Visiting Šibenik, Croatia, With a Small Dog
Šibenik. Oh how we wish we had spent more time there. It really deserved more than our mad dash through the rain. Alas, all we had were 3-4 hours and lots and lots of rain. Still, Dear Reader, I will share with you what we did manage to see. Because Šibenik left a mark on us; that town has something about it.
We found parking right on the water’s edge on a stretch known as the Obala Oslobodenja. It was very convenient, since it was smack at the entrance to the old town centre and across the street from the tourist office.
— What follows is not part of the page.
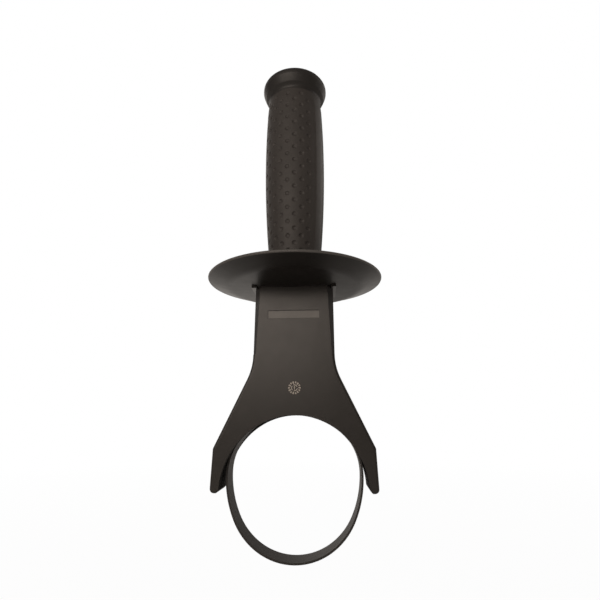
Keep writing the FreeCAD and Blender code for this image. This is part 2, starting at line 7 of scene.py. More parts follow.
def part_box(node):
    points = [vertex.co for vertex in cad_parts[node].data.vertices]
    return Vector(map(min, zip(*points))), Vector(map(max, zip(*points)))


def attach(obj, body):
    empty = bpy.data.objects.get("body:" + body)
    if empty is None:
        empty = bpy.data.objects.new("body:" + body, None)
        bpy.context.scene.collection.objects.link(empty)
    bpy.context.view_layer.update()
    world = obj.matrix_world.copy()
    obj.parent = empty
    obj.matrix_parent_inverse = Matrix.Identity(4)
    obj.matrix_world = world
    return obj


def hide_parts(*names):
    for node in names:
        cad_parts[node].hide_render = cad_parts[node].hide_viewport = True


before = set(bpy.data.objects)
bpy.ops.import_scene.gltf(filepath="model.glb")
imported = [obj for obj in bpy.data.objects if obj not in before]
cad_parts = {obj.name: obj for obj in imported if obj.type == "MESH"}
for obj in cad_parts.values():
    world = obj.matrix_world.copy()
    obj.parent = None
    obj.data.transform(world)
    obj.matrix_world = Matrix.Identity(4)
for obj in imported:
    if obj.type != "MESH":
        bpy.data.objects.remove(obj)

# Looks of the power tool side handle. Lengths in the builders below are millimetres in the part's
# frame: Z along the grip, Y along the collar's axis, origin at the centre of the band's round part.
MM = 0.001
SHARP_ANGLE = math.radians(35.0)
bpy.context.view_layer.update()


# Meshes


def mesh_object(name, points, faces, materials, indices=None):
    """Mesh object from points in millimetres, shaded smooth but for its sharp edges. The indices
    give each face its place in the list of materials."""
    mesh = bpy.data.meshes.new(name)
    mesh.from_pydata([(x * MM, y * MM, z * MM) for x, y, z in points], [], faces)
    for material in materials:
        mesh.materials.append(material)
    if indices:
        mesh.polygons.foreach_set("material_index", indices)
    mesh.shade_smooth()
    mesh.set_sharp_from_angle(angle=SHARP_ANGLE)
    mesh.update()
    piece = bpy.data.objects.new(name, mesh)
    bpy.context.scene.collection.objects.link(piece)
    return piece


def polar(radius, angle, z):
    return (radius * math.cos(angle), radius * math.sin(angle), z)


def arc(centre, radius, start, end, count):
    """Points on an arc from one angle to another, in degrees, both ends included."""
    points = []
    for step in range(count + 1):
        angle = math.radians(start + (end - start) * step / count)
        points.append((centre[0] + radius * math.cos(angle), centre[1] + radius * math.sin(angle)))
    return points


def lathe(name, profile, around, materials):
    """Closed surface turned about Z from a ring of (radius, z) points in order."""
    points = []
    faces = []
    for radius, z in profile:
        for step in range(around):
            points.append(polar(radius, 2 * math.pi * step / around, z))
    for row in range(len(profile)):
        here = row * around
        there = (row + 1) % len(profile) * around
        for step in range(around):
            ahead = (step + 1) % around
            faces.append((here + step, here + ahead, there + ahead, there + step))
    return mesh_object(name, points, faces, materials)


# Materials

# Colours, as linear red, green and blue.
BRACKET_COLOUR = (0.0180, 0.0155, 0.0137)
GUARD_COLOUR = (0.0100, 0.0084, 0.0073)
GRIP_COLOUR = (0.0320, 0.0270, 0.0240)
# The head is the grip's own plastic; its darker colour is painted shade.
HEAD_SHADED_COLOUR = (0.0150, 0.0130, 0.0118)
LABEL_COLOUR = (0.125, 0.114, 0.103)
MARK_COLOUR = (0.29, 0.25, 0.21)
# Painted highlight for the guard's rounded rim, where the lamp catches it.
RIM_HIGHLIGHT_COLOUR = (0.072, 0.065, 0.059)
OXIDE_DARK = (0.024, 0.0204, 0.0177)
OXIDE_PALE = (0.028, 0.0238, 0.0207)
ZINC_DARK = (0.50, 0.50, 0.50)
ZINC_PALE = (0.66, 0.65, 0.62)
SPECULAR_TINT = (1.0, 0.93, 0.86)

# Parts of the noise's range that are spread over a material's whole range.
NOISE_CORE = (0.35, 0.65)
NOISE_WIDE = (0.3, 0.7)
SPECK_RANGE = (0.45, 0.7)

# Moulded plastic: sizes and depths in millimetres, the rest as shares of the colour or roughness.
CLOUD_SIZE = 9.0
CLOUD_CONTRAST = 0.06
SPECK_SHARE = 0.2
SPECK_GAIN = 1.4
GLOSS_SIZE = 5.0
GLOSS_SPREAD = 0.02
WAVE_SIZE = 14.0
WAVE_DEPTH = 0.012
# Share of the colour kept under the painted shade where the bracket faces the collar's axis.
PAINTED_SHADE_SHARE = 0.4
DULL_ROUGHNESS = 0.9

# Cosines of the angle to the collar's axis between which the bracket's surface turns dull and takes
# painted shade, the heights over which that ends, and the radii over which the guard's rim takes a
# painted highlight.
INWARD_COSINES = (0.35, 0.75)
DULL_AND_SHADE_END = (42.0, 46.0)
RIM_HIGHLIGHT_START = (48.6, 49.1)


class Tree:
    """Nodes of one material, with its Principled shader."""

    def __init__(self, name):
        self.material = bpy.data.materials.new(name)
        self.material.use_nodes = True
        self.nodes = self.material.node_tree.nodes
        self.links = self.material.node_tree.links
        self.shader = self.nodes["Principled BSDF"]
        self.place = self.add("ShaderNodeTexCoord").outputs["Object"]

    def add(self, kind, inputs=None, **settings):
        """New node. An input is either a number or the output that feeds it."""
        node = self.nodes.new(kind)
        for key, setting in settings.items():
            setattr(node, key, setting)
        for key, source in (inputs or {}).items():
            if isinstance(source, bpy.types.NodeSocket):
                self.links.new(source, node.inputs[key])
            else:
                node.inputs[key].default_value = source
        return node

    def noise(self, size, detail, stretch=(1.0, 1.0, 1.0)):
        """Noise between 0 and 1 with features of a given size in millimetres."""
        place = self.place
        if stretch != (1.0, 1.0, 1.0):
            place = self.add("ShaderNodeMapping", {"Vector": place, "Scale": stretch}).outputs[0]
        return self.add("ShaderNodeTexNoise", {
            "Vector": place, "Scale": 1.0 / (size * MM), "Detail": detail}).outputs["Fac"]

    def remap(self, source, low, high, new_low=0.0, new_high=1.0):
        return self.add("ShaderNodeMapRange", {
            "Value": source, "From Min": low, "From Max": high,
            "To Min": new_low, "To Max": new_high}).outputs["Result"]

    def math(self, operation, first, second):
        return self.add("ShaderNodeMath", {0: first, 1: second}, operation=operation).outputs[0]

    def blend(self, factor, first, second):
        """Mix of two colours, each an (r, g, b) or an output."""
        node = self.add("ShaderNodeMix", {"Factor": factor}, data_type="RGBA")
        for socket, colour in ((node.inputs[6], first), (node.inputs[7], second)):
            if isinstance(colour, bpy.types.NodeSocket):
                self.links.new(colour, socket)
            else:
                socket.default_value = (*colour, 1.0)
        return node.outputs[2]

    def bump(self, height, depth, base=None):
        """Bump whose height of 1 is a given depth in millimetres."""
        inputs = {"Height": height, "Distance": depth * MM, "Strength": 1.0}
        if base is not None:
            inputs["Normal"] = base
        return self.add("ShaderNodeBump", inputs).outputs["Normal"]

    def finish(self, colour, roughness, normal):
        self.links.new(colour, self.shader.inputs["Base Color"])
        self.links.new(roughness, self.shader.inputs["Roughness"])
        self.links.new(normal, self.shader.inputs["Normal"])
        return self.material


def scaled(colour, factor):
    return tuple(channel * factor for channel in colour)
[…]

I can’t recall how much it cost to park there but I do know that neither biped said anything, so that’s an indication that the price must have been reasonable.
What We Missed
Right off the bat I will tell you how bummed I am that we never made it up the hill to see the St. Michael Fortress. I was so hoping to run about there but, alas, with the particularly awful weather, we just couldn’t stand in the rain any longer.
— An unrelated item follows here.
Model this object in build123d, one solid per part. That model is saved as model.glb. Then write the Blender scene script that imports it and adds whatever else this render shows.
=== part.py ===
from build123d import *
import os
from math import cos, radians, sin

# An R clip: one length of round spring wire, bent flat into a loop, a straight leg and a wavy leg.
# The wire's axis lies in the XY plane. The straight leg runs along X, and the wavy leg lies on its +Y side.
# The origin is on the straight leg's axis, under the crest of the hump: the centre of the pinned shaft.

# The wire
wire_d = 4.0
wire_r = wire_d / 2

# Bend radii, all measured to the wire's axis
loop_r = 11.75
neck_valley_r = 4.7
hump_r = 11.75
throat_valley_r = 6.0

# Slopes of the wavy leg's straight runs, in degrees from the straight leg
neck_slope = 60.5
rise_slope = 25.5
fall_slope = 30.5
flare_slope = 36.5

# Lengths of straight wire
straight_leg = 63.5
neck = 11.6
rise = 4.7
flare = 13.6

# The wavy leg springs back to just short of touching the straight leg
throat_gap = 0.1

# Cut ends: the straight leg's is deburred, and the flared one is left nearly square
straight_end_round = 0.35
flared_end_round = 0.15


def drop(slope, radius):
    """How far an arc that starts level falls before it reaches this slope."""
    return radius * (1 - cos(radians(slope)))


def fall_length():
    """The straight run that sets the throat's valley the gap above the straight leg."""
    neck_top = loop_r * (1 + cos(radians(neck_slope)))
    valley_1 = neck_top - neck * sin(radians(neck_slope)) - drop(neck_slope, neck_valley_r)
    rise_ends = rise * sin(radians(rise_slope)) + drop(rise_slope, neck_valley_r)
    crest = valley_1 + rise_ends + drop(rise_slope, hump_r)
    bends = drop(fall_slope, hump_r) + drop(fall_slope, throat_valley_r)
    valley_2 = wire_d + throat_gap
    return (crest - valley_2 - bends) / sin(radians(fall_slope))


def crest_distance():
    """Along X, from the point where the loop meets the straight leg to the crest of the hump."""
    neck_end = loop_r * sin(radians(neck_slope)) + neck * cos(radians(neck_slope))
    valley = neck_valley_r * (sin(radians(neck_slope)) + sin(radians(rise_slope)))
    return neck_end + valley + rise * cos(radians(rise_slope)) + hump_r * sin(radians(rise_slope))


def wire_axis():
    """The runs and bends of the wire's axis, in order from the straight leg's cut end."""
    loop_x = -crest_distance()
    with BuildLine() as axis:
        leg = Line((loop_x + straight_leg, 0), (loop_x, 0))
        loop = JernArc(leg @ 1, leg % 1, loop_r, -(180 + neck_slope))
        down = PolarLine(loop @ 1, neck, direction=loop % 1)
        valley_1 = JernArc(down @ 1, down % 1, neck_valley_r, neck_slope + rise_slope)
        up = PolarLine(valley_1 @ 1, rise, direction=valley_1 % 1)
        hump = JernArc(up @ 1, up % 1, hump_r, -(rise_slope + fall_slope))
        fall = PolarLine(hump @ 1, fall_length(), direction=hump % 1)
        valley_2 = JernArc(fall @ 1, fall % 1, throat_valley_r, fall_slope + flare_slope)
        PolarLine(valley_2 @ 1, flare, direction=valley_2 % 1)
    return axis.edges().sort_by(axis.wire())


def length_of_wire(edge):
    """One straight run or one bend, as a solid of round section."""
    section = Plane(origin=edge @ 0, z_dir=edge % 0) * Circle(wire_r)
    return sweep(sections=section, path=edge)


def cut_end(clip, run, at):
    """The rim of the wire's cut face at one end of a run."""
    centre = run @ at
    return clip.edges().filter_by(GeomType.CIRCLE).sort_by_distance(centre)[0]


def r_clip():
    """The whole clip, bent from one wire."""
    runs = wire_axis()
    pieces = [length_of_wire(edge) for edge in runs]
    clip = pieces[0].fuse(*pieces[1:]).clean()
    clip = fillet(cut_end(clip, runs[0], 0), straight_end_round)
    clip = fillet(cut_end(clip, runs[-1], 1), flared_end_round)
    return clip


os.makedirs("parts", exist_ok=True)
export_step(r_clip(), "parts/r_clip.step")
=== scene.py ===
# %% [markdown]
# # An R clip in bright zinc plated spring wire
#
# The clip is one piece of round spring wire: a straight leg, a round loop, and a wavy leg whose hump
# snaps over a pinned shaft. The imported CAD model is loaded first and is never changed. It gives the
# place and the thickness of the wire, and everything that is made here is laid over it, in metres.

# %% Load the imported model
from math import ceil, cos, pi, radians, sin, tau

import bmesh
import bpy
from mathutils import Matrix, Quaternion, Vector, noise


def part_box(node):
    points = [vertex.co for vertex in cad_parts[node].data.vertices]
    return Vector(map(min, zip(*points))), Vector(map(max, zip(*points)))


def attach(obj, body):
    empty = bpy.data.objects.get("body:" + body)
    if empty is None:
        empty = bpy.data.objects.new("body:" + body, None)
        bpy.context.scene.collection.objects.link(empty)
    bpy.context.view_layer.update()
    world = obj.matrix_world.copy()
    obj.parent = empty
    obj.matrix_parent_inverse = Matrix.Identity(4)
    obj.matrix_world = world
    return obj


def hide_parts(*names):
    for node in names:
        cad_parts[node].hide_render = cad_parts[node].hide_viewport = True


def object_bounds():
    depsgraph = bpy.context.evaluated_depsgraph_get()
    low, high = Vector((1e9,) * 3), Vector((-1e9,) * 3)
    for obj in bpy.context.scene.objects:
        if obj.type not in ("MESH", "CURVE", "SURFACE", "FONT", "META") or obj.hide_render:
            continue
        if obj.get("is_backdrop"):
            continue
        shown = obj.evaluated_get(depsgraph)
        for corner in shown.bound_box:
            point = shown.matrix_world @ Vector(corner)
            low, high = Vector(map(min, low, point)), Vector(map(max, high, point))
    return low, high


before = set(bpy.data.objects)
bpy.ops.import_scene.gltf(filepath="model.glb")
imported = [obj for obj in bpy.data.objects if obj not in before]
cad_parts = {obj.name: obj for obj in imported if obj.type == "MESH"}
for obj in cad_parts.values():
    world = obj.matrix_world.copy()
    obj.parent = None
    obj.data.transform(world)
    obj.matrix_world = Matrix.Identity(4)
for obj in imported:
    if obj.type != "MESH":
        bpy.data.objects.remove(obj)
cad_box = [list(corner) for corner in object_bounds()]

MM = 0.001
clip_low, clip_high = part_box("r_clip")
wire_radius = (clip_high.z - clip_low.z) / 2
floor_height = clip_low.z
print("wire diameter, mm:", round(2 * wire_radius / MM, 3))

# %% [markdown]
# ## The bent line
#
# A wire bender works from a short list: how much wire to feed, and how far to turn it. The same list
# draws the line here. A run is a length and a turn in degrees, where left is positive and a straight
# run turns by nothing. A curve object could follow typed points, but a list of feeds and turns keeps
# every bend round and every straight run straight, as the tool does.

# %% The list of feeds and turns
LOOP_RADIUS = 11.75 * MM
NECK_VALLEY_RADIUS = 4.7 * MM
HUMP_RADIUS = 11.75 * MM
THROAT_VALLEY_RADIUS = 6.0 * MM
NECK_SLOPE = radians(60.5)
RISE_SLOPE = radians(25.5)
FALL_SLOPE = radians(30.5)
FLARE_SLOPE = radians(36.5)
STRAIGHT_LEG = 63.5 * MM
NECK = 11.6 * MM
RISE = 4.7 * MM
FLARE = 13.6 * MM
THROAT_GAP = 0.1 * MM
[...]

We didn’t go to the Šubićevac Fortress either, nor did we take the ferry over to yet another — St. Nicholas Fortress. That too looked like a blast but … yeah …. weather. Ugh.
Cathedral of St. James
We did start with the most famous landmark, the Cathedral of St. James (also known as Šibenik Cathedral). Pets are not allowed inside and there is an entrance fee. We did the handover thing, but only one biped went in. Dad did a quick scouting, took a few photos, and reported back. The prettiest element, he said, is the baptistery at the end of the right aisle. It’s very heavily sculpted and particularly lovely. Or so I was told.
But I did get to see the exterior extensively between downpours of rain. The façade is wonderfully symmetrical. But where we stood as the rain poured down was by the door and, Dear Reader, the sculptures there blew my mind! Such exquisite details!
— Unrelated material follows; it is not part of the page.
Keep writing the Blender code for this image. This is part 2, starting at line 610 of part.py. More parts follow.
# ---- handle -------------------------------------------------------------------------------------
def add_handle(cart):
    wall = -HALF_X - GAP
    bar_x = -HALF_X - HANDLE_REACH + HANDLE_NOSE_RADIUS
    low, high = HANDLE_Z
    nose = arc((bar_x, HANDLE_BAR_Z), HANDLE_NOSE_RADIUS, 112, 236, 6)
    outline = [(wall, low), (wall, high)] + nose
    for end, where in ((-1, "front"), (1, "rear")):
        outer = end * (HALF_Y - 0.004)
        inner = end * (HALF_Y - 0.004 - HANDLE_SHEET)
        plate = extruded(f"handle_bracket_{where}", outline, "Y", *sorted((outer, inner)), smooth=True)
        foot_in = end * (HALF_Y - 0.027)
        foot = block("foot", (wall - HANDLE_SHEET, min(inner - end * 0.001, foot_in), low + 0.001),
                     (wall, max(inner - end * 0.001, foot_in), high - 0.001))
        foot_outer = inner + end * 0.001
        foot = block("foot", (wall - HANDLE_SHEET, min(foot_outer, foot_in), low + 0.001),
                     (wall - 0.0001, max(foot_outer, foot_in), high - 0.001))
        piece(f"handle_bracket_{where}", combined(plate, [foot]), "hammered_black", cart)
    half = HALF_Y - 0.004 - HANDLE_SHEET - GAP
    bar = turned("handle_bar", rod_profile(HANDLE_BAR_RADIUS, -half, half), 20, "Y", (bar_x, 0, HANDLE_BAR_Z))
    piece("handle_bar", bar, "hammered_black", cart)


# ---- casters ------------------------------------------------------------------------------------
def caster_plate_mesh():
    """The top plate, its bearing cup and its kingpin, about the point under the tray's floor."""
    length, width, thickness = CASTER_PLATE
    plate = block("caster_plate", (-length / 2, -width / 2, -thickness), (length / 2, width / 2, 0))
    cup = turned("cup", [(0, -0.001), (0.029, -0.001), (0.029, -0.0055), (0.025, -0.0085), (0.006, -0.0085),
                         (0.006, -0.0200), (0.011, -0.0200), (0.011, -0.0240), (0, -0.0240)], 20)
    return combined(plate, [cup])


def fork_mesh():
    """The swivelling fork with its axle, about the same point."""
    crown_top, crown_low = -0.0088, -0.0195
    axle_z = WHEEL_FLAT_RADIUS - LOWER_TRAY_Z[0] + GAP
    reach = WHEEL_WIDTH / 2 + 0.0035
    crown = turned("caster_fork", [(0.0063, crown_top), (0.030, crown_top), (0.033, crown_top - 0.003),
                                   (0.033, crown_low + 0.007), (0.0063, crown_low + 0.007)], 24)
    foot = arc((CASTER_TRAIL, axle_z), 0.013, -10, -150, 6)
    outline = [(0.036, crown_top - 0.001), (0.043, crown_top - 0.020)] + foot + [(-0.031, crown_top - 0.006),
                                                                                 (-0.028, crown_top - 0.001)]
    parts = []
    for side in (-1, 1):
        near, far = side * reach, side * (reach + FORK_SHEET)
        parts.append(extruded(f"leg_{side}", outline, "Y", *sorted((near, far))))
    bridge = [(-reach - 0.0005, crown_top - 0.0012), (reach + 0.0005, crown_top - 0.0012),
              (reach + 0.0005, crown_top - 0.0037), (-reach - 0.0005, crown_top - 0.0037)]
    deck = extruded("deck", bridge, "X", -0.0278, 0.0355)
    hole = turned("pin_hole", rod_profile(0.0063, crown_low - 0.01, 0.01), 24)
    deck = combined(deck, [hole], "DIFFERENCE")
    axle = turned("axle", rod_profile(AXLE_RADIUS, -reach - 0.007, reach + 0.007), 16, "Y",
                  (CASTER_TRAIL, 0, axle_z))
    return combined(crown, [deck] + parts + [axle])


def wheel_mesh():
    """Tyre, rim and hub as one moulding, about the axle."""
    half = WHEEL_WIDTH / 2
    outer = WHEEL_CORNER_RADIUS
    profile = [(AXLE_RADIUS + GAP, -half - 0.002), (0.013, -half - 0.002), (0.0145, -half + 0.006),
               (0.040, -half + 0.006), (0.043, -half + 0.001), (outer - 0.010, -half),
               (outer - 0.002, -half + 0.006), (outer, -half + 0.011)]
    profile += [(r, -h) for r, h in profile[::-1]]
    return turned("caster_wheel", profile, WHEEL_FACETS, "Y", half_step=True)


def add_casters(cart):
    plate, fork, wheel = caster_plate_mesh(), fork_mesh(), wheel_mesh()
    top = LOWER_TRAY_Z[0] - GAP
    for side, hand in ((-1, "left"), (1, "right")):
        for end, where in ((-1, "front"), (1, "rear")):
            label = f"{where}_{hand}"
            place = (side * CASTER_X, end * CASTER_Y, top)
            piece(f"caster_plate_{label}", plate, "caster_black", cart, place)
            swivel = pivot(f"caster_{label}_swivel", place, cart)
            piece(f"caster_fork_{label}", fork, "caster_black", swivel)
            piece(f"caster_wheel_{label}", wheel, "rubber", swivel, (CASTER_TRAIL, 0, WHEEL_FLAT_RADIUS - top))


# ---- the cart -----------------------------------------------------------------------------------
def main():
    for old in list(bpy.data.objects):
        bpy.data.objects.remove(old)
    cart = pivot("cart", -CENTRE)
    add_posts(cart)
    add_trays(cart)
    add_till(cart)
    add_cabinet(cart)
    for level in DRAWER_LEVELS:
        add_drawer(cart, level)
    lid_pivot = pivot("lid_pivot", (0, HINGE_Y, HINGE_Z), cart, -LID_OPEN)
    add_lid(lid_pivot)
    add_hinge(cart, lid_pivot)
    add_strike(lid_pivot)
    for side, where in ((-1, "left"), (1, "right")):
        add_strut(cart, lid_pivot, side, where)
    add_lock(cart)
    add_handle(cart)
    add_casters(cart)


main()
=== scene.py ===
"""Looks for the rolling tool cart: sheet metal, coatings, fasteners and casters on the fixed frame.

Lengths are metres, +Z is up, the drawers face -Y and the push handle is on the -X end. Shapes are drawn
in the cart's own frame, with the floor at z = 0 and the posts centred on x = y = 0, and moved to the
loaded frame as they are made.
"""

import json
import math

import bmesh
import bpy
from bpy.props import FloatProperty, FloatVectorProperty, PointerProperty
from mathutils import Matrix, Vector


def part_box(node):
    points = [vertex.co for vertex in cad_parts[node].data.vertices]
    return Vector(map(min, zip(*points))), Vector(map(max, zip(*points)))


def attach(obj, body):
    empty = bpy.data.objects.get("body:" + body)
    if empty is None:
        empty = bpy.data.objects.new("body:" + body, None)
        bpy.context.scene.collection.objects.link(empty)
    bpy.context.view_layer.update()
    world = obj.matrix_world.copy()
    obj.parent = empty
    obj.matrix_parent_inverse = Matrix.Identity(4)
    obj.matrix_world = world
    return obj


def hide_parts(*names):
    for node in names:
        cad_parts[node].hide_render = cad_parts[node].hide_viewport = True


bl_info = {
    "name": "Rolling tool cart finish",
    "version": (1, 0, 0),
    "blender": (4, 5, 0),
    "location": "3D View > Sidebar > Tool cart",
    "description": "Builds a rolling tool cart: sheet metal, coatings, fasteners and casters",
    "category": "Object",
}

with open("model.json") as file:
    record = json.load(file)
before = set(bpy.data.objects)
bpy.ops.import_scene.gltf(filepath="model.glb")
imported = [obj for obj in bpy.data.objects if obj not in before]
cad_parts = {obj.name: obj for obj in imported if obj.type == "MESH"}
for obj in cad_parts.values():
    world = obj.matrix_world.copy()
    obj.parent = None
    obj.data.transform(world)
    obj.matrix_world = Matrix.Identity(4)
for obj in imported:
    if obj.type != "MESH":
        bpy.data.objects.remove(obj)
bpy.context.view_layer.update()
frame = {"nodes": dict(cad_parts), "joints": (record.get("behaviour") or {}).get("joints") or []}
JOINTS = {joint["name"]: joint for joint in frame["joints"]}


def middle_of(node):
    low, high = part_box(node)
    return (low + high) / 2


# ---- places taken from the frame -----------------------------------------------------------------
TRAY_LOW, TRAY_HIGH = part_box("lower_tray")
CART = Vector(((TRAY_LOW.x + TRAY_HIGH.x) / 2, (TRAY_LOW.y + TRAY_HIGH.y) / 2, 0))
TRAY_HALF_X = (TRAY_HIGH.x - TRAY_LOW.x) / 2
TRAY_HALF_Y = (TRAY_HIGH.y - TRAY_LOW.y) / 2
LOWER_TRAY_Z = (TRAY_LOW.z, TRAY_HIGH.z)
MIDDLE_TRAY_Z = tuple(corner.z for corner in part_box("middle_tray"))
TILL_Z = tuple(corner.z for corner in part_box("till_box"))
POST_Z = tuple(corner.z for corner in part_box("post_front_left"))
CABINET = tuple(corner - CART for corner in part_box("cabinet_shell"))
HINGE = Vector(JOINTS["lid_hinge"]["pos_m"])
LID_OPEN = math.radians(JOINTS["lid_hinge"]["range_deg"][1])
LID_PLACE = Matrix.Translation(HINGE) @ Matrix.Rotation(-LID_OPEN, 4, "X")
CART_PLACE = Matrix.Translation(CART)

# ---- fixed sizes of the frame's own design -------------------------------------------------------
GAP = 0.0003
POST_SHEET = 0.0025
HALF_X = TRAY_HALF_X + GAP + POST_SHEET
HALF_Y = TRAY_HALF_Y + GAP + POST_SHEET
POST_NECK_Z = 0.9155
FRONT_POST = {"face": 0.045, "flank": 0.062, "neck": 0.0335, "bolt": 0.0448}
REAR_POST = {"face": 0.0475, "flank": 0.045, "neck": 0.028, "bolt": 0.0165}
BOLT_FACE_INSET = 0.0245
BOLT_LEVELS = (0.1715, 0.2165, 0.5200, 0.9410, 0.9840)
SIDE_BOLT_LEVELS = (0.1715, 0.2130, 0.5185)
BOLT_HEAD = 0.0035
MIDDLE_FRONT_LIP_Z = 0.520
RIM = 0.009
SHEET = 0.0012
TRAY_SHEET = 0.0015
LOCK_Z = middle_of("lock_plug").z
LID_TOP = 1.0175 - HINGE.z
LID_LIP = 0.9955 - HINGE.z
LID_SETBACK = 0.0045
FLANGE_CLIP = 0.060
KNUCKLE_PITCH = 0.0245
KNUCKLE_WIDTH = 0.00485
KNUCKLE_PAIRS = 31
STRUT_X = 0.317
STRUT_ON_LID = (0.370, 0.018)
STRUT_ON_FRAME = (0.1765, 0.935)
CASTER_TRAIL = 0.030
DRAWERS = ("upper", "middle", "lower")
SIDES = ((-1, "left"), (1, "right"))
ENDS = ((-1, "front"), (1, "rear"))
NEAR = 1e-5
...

What makes this cathedral worth mentioning isn’t so much the building itself, but the years and years of master craftsmanship that went into rebuilding it after it was shelled in the war in 1991. It’s no small test to restore over 72 outdoor sculptures and a dome that is a unique structure built of interlocking slabs of stone.
The roof was built, like the rest of the cathedral, of local stone, and that meant that an entire modern generation had to re-learn the old ways of stonecutters in order to rebuild the structure. And let’s not forget that Gothic doorway with its framed spires and saints. A labour of love, folks!
The Old Loggia
After buying some cheap plastic rain ponchos from the tourist office, we took a moment to enjoy the view of the loggia. It’s right there in front of the northern cathedral door, also known as The Lion Gate.
The loggia used to be the town council’s gathering place up until about WWII, when the loggia was severely damaged. After its restoration, the open portico with its nine large arches and the upper floor and fancy balustrade became the home of a hotel and restaurant.
Church of Saint Barbara
In honour of my daycare provider, I just had to go see the church with her name. It’s a small church and hidden behind the big cathedral, so you could be forgiven for missing it. The church is fun in that it’s really sort of irregularly built. I loved all the faces carved all around it!
The Old Streets
The best part of Šibenik is how pretty the old streets are. Even in the rain, we had a wonderful time walking about.
We liked how here and there, a little shared courtyard and well would act as a communal meeting place. Or at least it must do so when the sun is out.
We climbed some very slick and narrow steps up to the lesser known Church of St. Lawrence and its garden. The church, built by Franciscans in the late 17th century, was a lovely little stop.
Complete with a local cat! The bipeds sat under the big fat awnings, hoping to warm up a little. They ordered coffee and chocolate covered crepes. (Ya, and what did I get? I never seem to taste anything but water coming out of my flask.)
We gazed longingly at the lovely garden that would have been so nice to stroll in had the weather been a little less horrid.
After that, we decided it was time to head on out. We still had Krka National Park to see and the rain was not letting up. We really needed to get in the rented car, turn up the heat, and try to dry off as much as possible.
So it is with some regret that we left Šibenik behind, feeling a little cheated, knowing we had not seen the town’s best side. But so is life, Dear Reader.
In review: Visiting Šibenik, Croatia, with a small dog is worth it! A lovely town with so many little streets to discover. Restaurants and cafés are pet friendly. Worth more than the few hours we were there.